▶ _What to work on_: Go through the listing and copy every line word for word.

──────

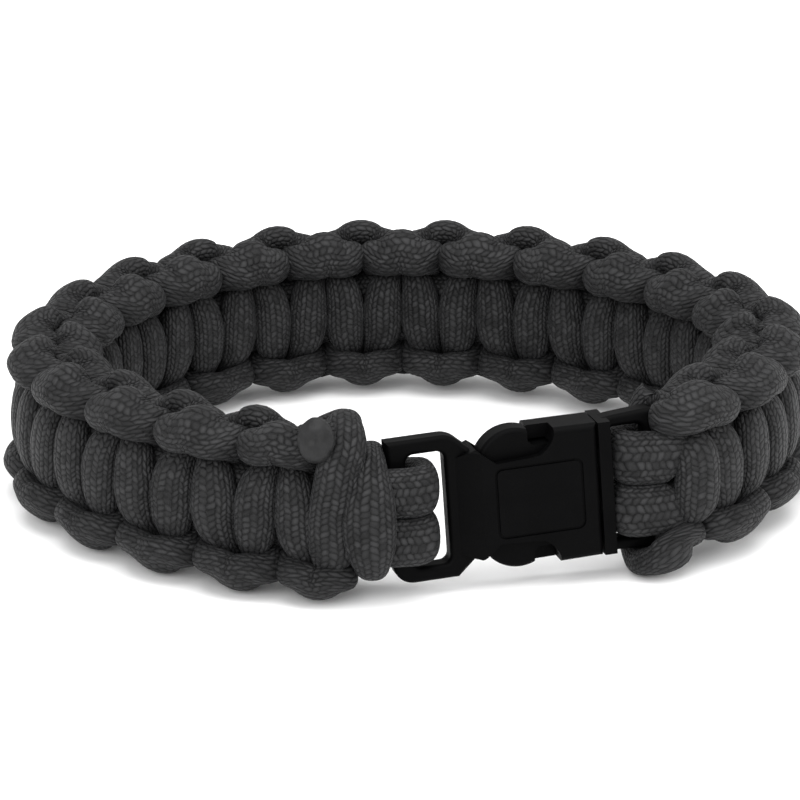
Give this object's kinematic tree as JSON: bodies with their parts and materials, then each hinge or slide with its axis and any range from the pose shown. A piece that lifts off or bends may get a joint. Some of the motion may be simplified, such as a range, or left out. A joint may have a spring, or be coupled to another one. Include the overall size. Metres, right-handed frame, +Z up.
{
  "type": "paracord bracelet",
  "caption": "Black woven paracord bracelet, cobra weave, closed with a plastic side-release buckle",
  "frame": {"origin": "middle of the footprint of the closed loop, on the floor that the band's lower edge stands on", "axes": "x along the longer way across the loop, y across it with the buckle on the -y side, z up, along the width of the band"},
  "size_m": [0.0908, 0.0814, 0.0207],
  "materials": {
    "cord": "matte",
    "buckle": "satin"
  },
  "bodies": {
    "root": {"outer_lacing": "cord", "inner_lacing": "cord", "core_cord": "cord", "buckle_socket": "buckle", "buckle_plug": "buckle"}
  },
  "joints": []
}
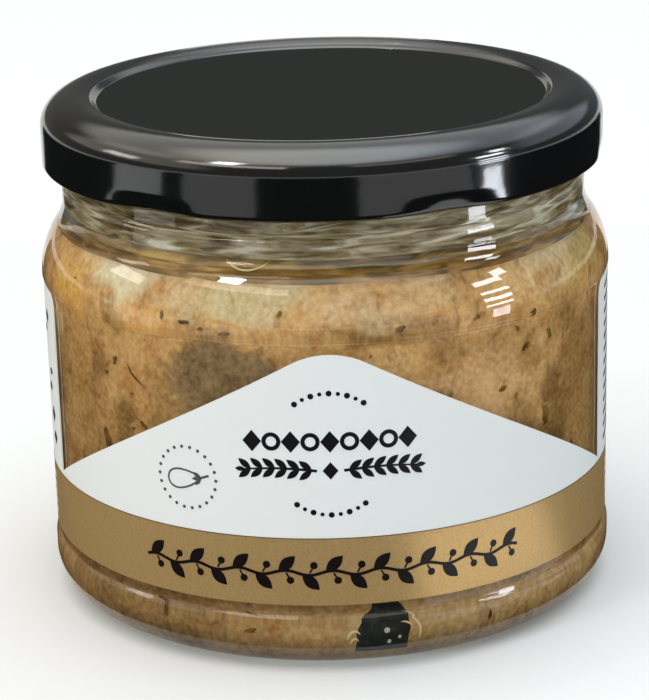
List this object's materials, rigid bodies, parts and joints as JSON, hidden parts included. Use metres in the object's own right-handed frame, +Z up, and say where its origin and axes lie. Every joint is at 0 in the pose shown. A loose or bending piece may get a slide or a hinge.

──────

▶ _Expected answer_:
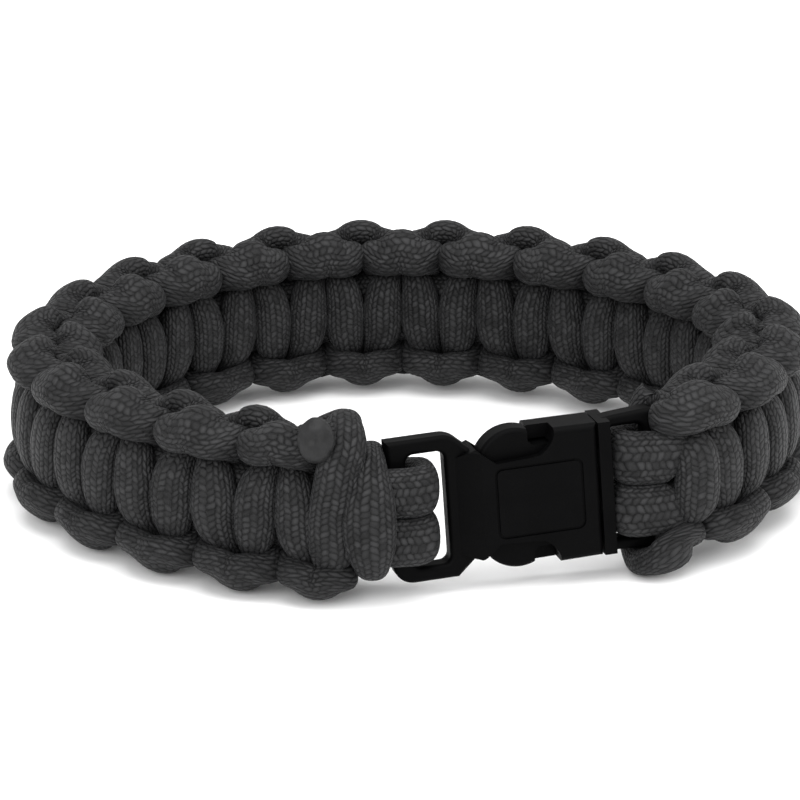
Give this object's kinematic tree as JSON: bodies with their parts and materials, then each hinge or slide with its axis and any range from the pose shown. A piece that lifts off or bends may get a joint. Some of the motion may be simplified, such as a range, or left out. A joint may have a spring, or be coupled to another one. Include the overall size. Metres, right-handed frame, +Z up.
{
  "type": "paracord bracelet",
  "caption": "Black woven paracord bracelet, cobra weave, closed with a plastic side-release buckle",
  "frame": {"origin": "middle of the footprint of the closed loop, on the floor that the band's lower edge stands on", "axes": "x along the longer way across the loop, y across it with the buckle on the -y side, z up, along the width of the band"},
  "size_m": [0.0908, 0.0814, 0.0207],
  "materials": {
    "cord": "matte",
    "buckle": "satin"
  },
  "bodies": {
    "root": {"outer_lacing": "cord", "inner_lacing": "cord", "core_cord": "cord", "buckle_socket": "buckle", "buckle_plug": "buckle"}
  },
  "joints": []
}
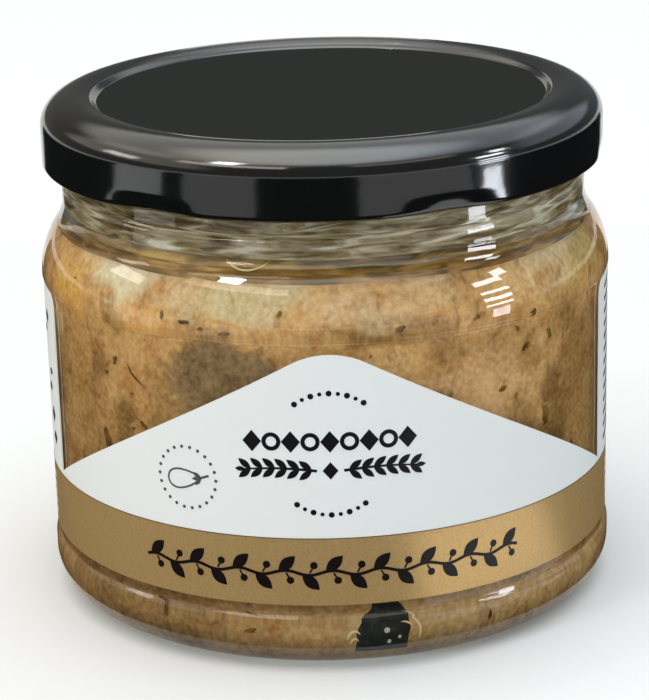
List this object's materials, rigid bodies, parts and joints as JSON, hidden parts included. Use metres in the object's own right-handed frame, +Z up, and say where its origin and axes lie. Every joint is at 0 in the pose shown. A loose or bending piece may get a slide or a hinge.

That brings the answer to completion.